Questo testo fa parte di "La politica, per chi, per cosa", supplemento a "il Sabato" n. 22 del 30 maggio 1987, p. 45-46
Pio XI, Divini Redemptoris, n. 47, 49
La giustizia e la carità cristiana non sempre sono state vissute nella pratica quotidiana
47. Ma quando vediamo da un lato una folla di indigenti per varie ragioni indipendenti da loro veramente oppressi dalla miseria, e dall'altro lato, accanto ad essi, tanti che si divertono spensieratamente e spendono enormi somme in cose inutili, non possiamo non riconoscere con dolore che non solo non è ben osservata la giustizia ma che pure il precetto della carità cristiana non è approfondito abbastanza, non è vissuto nella pratica quotidiana. Desideriamo pertanto, Venerabili Fratelli, che venga sempre più illustrato con la parola e con gli scritti questo divino precetto, preziosa tessera di riconoscimento lasciata da Cristo ai suoi veri discepoli; questo precetto, che ci insegna a vedere nei sofferenti Gesù stesso e ci impone di amare i nostri fratelli come il divin Salvatore ha amato noi, cioè fino al sacrificio di noi stessi, e, se occorre, anche della propria vita. Si meditino poi da tutti e spesso queste parole, per una parte consolanti ma per l'altra terribili, della sentenza finale, che pronuncerà il Giudice Supremo nel giorno dell'estremo Giudizio: «Venite, o benedetti dal Padre mio... Perché io ebbi fame, e voi mi deste da mangiare; ebbi sete e mi deste da bere... In verità vi dico, che tutte le volte che avete fatto qualche cosa a uno di questi minimi tra i miei fratelli, l'avete fatto a me». E di contro: «Andate via da me, maledetti nel fuoco eterno... perché io ebbi fame, e voi non mi deste da mangiare; ebbi sete, e non mi deste da bere... Io vi dico in verità che tutte le volte che voi non l'avete fatto a uno di questi minimi tra i miei fratelli, non l'avete fatto a me».

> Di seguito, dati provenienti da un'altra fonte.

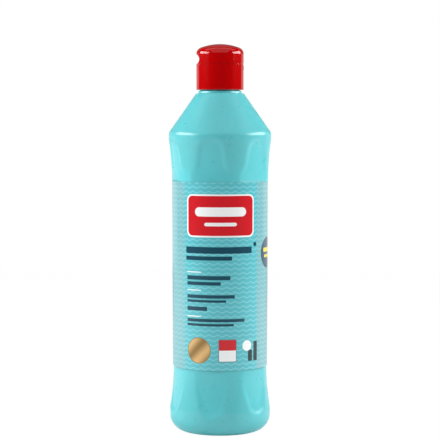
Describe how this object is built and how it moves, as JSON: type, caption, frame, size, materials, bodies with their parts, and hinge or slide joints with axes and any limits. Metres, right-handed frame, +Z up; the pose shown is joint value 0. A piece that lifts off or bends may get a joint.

Carità e giustizia debbono operare insieme
49. Ma la carità non sarà mai vera carità se non terrà sempre conto della giustizia. L'Apostolo insegna che «chi ama il prossimo, ha adempiuto la legge»; e ne dà la ragione: «poiché il Non fornicare, Non uccidere, Non rubare... e qualsiasi altro precetto, si riassume in questa formula: Amerai il tuo prossimo come te stesso». Se dunque, secondo l'Apostolo, tutti i doveri si riducono al solo precetto della vera carità, anche quelli che sono di stretta giustizia, come il non uccidere e il non rubare; una carità che privi l'operaio del salario a cui ha stretto diritto, non è una carità, ma un vano nome e una vuota speranza di carità. Né l'operaio ha bisogno di ricevere come elemosina ciò che a lui tocca per giustizia; né si può tentare di esimersi dai grandi doveri imposti dalla giustizia con piccoli doni di misericordia. Carità e giustizia impongono dei doveri, spesso circa la stessa cosa, ma sotto diverso aspetto; e gli operai, a questi doveri altrui che li riguardano, sono giustamente sensibili per ragione della loro stessa dignità.